## start Information provided

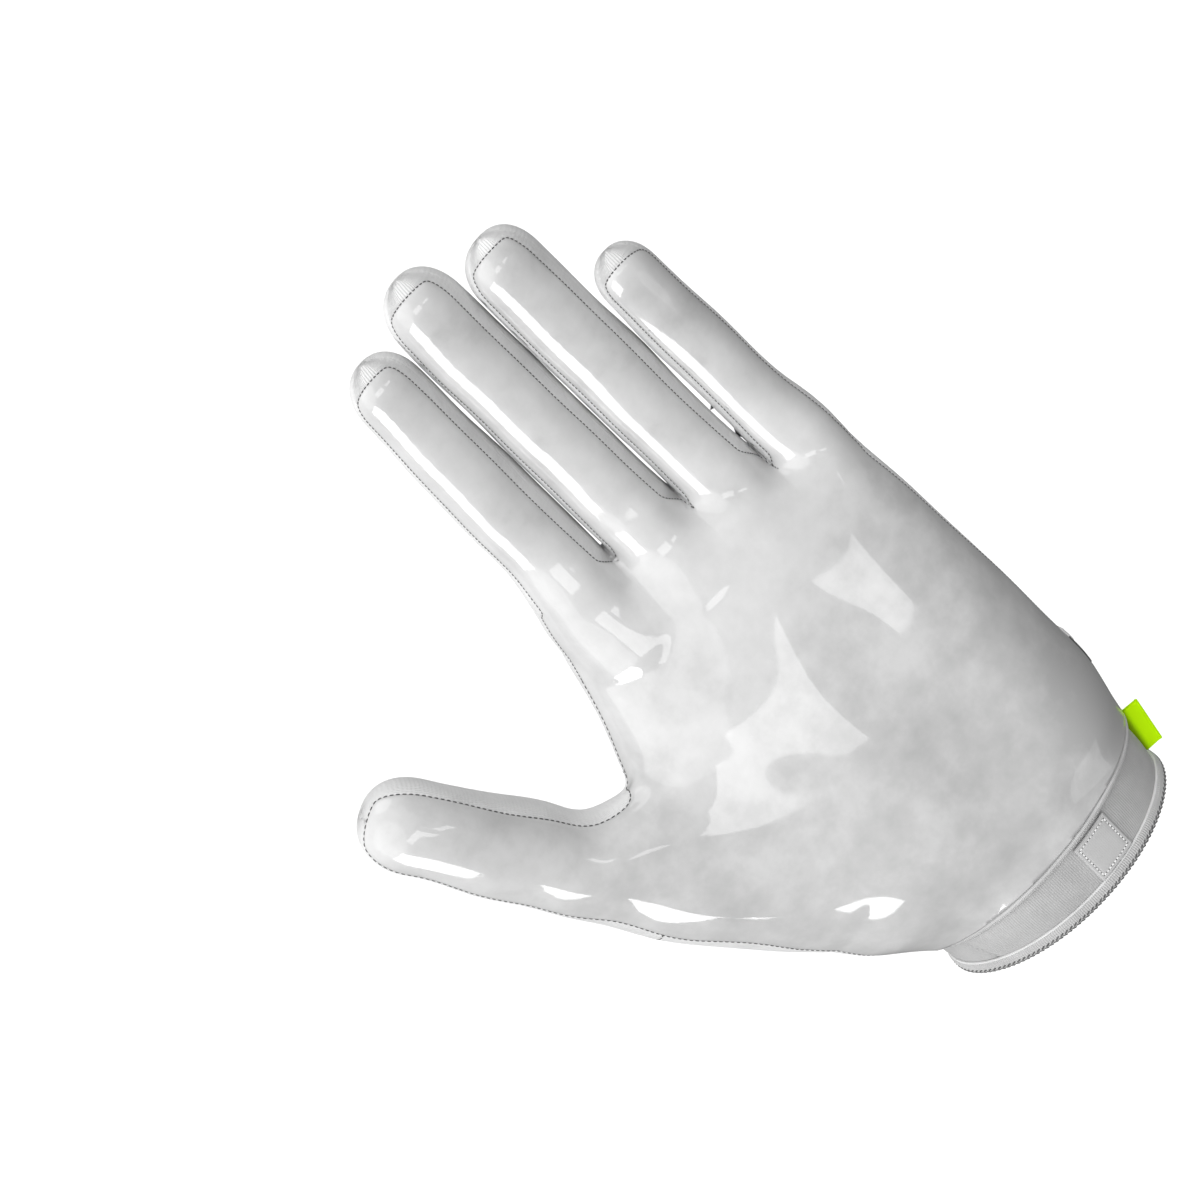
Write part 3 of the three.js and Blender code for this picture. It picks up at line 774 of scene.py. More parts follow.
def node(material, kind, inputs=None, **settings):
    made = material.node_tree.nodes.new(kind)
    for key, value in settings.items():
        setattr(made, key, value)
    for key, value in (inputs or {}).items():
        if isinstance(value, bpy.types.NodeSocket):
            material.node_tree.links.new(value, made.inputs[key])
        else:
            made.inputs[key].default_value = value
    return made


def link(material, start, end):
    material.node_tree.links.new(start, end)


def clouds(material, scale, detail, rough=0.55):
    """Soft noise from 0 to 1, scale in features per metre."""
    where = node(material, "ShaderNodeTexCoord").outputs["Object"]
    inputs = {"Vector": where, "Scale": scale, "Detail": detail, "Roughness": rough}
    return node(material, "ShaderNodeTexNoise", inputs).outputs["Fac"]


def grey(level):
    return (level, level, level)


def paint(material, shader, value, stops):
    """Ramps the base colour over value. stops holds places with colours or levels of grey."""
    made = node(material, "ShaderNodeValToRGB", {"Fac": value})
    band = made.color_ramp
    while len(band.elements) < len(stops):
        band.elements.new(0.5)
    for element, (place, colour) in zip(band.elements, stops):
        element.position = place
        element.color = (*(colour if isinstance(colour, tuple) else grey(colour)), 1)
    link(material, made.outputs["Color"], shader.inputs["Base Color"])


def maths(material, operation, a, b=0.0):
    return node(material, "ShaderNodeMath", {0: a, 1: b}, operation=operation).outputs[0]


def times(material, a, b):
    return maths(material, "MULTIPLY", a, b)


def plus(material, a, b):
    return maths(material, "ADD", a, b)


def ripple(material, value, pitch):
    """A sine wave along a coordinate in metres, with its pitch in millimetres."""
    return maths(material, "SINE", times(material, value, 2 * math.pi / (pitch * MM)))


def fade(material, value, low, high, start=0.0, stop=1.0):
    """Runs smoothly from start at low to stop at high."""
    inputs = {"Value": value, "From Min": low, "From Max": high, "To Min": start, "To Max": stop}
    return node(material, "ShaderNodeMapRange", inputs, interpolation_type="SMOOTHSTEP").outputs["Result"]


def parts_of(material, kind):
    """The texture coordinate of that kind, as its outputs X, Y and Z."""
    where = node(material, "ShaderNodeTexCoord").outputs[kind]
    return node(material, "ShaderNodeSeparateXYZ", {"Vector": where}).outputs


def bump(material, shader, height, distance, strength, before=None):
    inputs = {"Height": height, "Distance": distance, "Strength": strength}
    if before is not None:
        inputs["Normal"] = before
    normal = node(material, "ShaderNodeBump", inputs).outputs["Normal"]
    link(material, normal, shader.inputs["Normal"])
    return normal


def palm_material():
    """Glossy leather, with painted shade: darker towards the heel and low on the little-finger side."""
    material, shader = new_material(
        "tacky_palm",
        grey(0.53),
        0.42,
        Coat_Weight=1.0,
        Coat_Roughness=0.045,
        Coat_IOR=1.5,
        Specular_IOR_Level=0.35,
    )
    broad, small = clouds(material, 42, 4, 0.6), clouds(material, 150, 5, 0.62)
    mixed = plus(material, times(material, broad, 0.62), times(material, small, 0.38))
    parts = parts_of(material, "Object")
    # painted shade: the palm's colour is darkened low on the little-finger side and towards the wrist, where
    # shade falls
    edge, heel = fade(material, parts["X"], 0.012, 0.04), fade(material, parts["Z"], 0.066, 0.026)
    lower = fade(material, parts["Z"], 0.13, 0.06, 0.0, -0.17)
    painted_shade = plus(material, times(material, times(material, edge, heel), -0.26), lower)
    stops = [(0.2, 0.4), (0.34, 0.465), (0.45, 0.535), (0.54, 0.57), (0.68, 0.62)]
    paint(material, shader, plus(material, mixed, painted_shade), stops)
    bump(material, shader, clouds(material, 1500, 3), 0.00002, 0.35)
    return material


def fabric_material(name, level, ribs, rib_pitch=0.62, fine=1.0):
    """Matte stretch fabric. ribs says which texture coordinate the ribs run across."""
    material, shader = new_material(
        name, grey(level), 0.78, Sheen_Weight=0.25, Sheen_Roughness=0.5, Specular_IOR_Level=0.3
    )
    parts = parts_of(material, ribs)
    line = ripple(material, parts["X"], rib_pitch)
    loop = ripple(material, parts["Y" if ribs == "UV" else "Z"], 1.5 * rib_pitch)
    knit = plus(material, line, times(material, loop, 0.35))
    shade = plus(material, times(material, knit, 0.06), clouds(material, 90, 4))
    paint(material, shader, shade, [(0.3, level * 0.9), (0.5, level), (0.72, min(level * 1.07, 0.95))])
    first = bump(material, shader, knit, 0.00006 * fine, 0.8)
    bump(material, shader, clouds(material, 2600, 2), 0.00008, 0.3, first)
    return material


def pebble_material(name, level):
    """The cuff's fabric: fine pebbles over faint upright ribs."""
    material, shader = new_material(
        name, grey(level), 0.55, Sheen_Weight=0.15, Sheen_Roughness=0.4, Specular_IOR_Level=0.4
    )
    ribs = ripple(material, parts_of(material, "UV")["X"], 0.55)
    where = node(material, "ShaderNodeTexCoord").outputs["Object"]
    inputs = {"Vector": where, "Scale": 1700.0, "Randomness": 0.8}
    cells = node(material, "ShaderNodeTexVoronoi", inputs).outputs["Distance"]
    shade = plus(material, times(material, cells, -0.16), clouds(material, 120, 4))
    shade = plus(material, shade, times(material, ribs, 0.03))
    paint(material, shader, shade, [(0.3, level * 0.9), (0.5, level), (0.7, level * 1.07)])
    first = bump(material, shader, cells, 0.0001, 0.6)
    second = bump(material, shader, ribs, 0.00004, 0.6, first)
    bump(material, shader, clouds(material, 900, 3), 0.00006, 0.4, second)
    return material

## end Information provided

Up to and including the line with "material.node_tree.links.new(start, end)", repeat the data exactly, starting from its first line; nothing else belongs in the response.

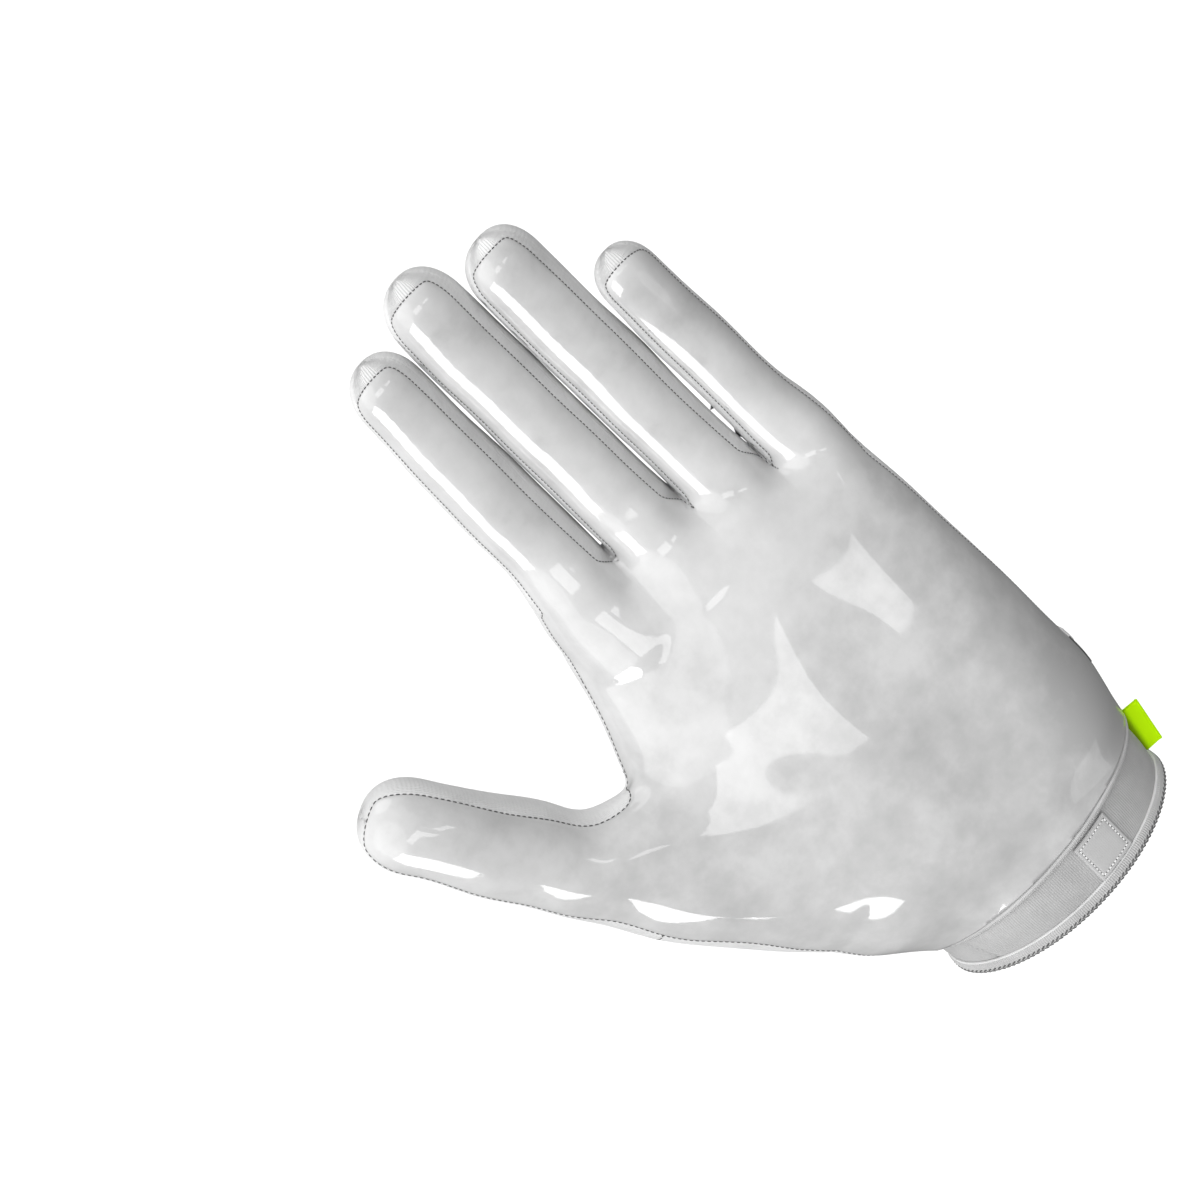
Write part 3 of the three.js and Blender code for this picture. It picks up at line 774 of scene.py. More parts follow.
def node(material, kind, inputs=None, **settings):
    made = material.node_tree.nodes.new(kind)
    for key, value in settings.items():
        setattr(made, key, value)
    for key, value in (inputs or {}).items():
        if isinstance(value, bpy.types.NodeSocket):
            material.node_tree.links.new(value, made.inputs[key])
        else:
            made.inputs[key].default_value = value
    return made


def link(material, start, end):
    material.node_tree.links.new(start, end)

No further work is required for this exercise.